Business groups noted such harm could come even though lawsuits under BIPA, to this point, have never claimed anyone was ever actually harmed by the alleged improper data collection in any real way. In 2019, the Illinois Supreme Court explicitly ruled that plaintiffs don't need to prove they suffered any real harm when bringing the potentially ruinous big money class actions under BIPA.

The series of pro-plaintiff decisions by the Illinois Supreme Court concerning BIPA has helped to encourage a mounting wave of thousands of lawsuits against employers and other businesses operating in Illinois. Faced with potential huge unknown risks at trial, to this point, every BIPA class action that closed has either been withdrawn or resolved in a settlement, rather than a trial.

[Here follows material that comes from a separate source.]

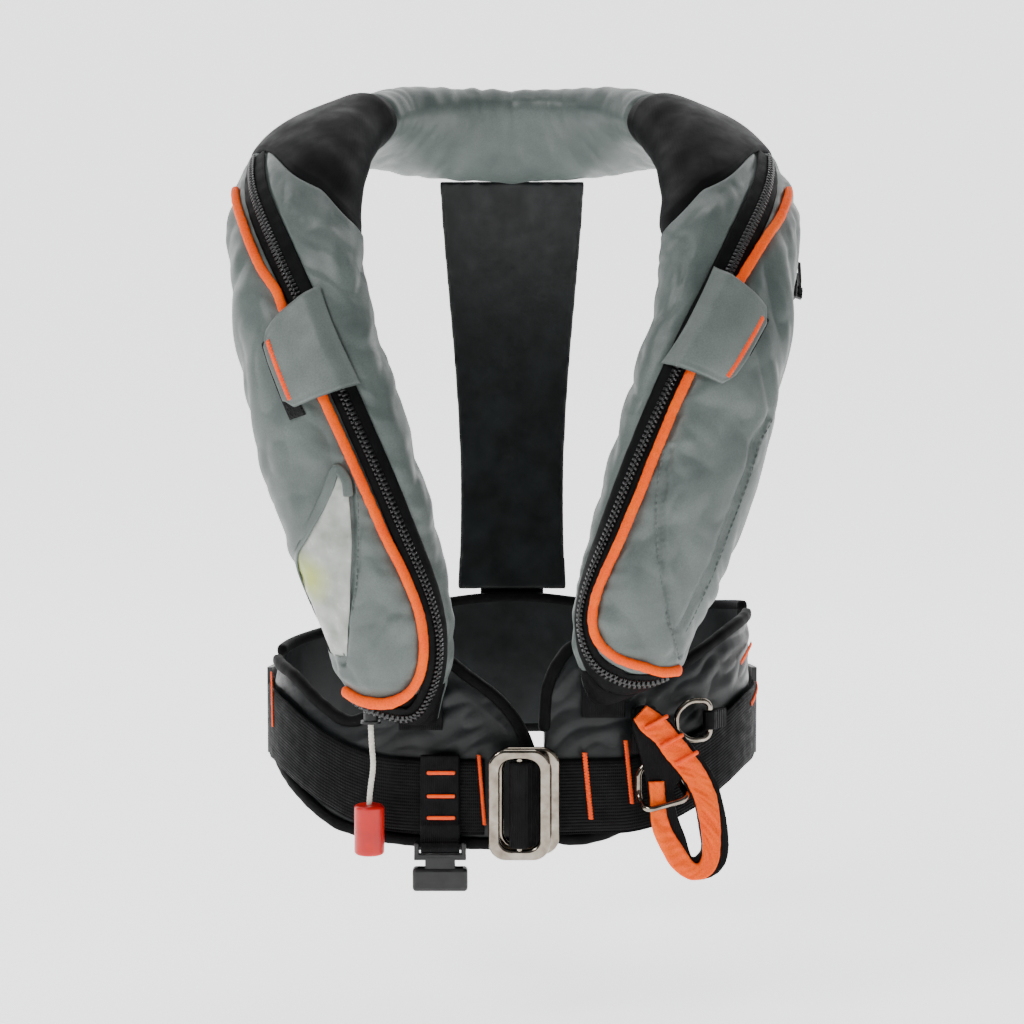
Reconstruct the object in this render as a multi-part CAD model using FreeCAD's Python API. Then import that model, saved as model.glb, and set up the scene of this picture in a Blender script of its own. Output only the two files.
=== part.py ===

The settlements have particularly benefited the growing cadre of trial lawyers who brought the lawsuits, generating hundreds of millions of dollars in fees for the lawyers who have brought the BIPA claims since the first such lawsuits landed in court in 2015.

However, after years of turning a largely deaf ear to the calls for reform from the business community, Illinois state lawmakers this spring have advanced legislation to cap the ability of lawyers to threaten businesses with ruinous judgments under BIPA. The legislation would specifically declare that it is in the intent of lawmakers to limit recovery under BIPA to only the first allegedly improper biometric scan, not every one that follows.

Lawmakers advancing the measure specifically said they were answering the call for reform issued by the Illinois Supreme Court in the White Castle decision, to avert the potential for catastrophic consequences for the state's employers and economy from the BIPA law.

That reform measure has passed the Illinois State Senate and remains pending in the Illinois House of Representatives.

White Castle declined comment on the settlement of the BIPA case against it.

White Castle has been represented in the case by attorneys Melissa A. Siebert, Erin Bolan Hines and Max Kaplan, formerly of the firm of Shook Hardy & Bacon, now of the firm of Cozen O'Connor, of Chicago.

Plaintiffs have been represented by attorneys Ryan F. Stephan, James B. Zouras and Andrew C. Ficzko and Danielle M. Sweet, of the Stephan Zouras, of Chicago.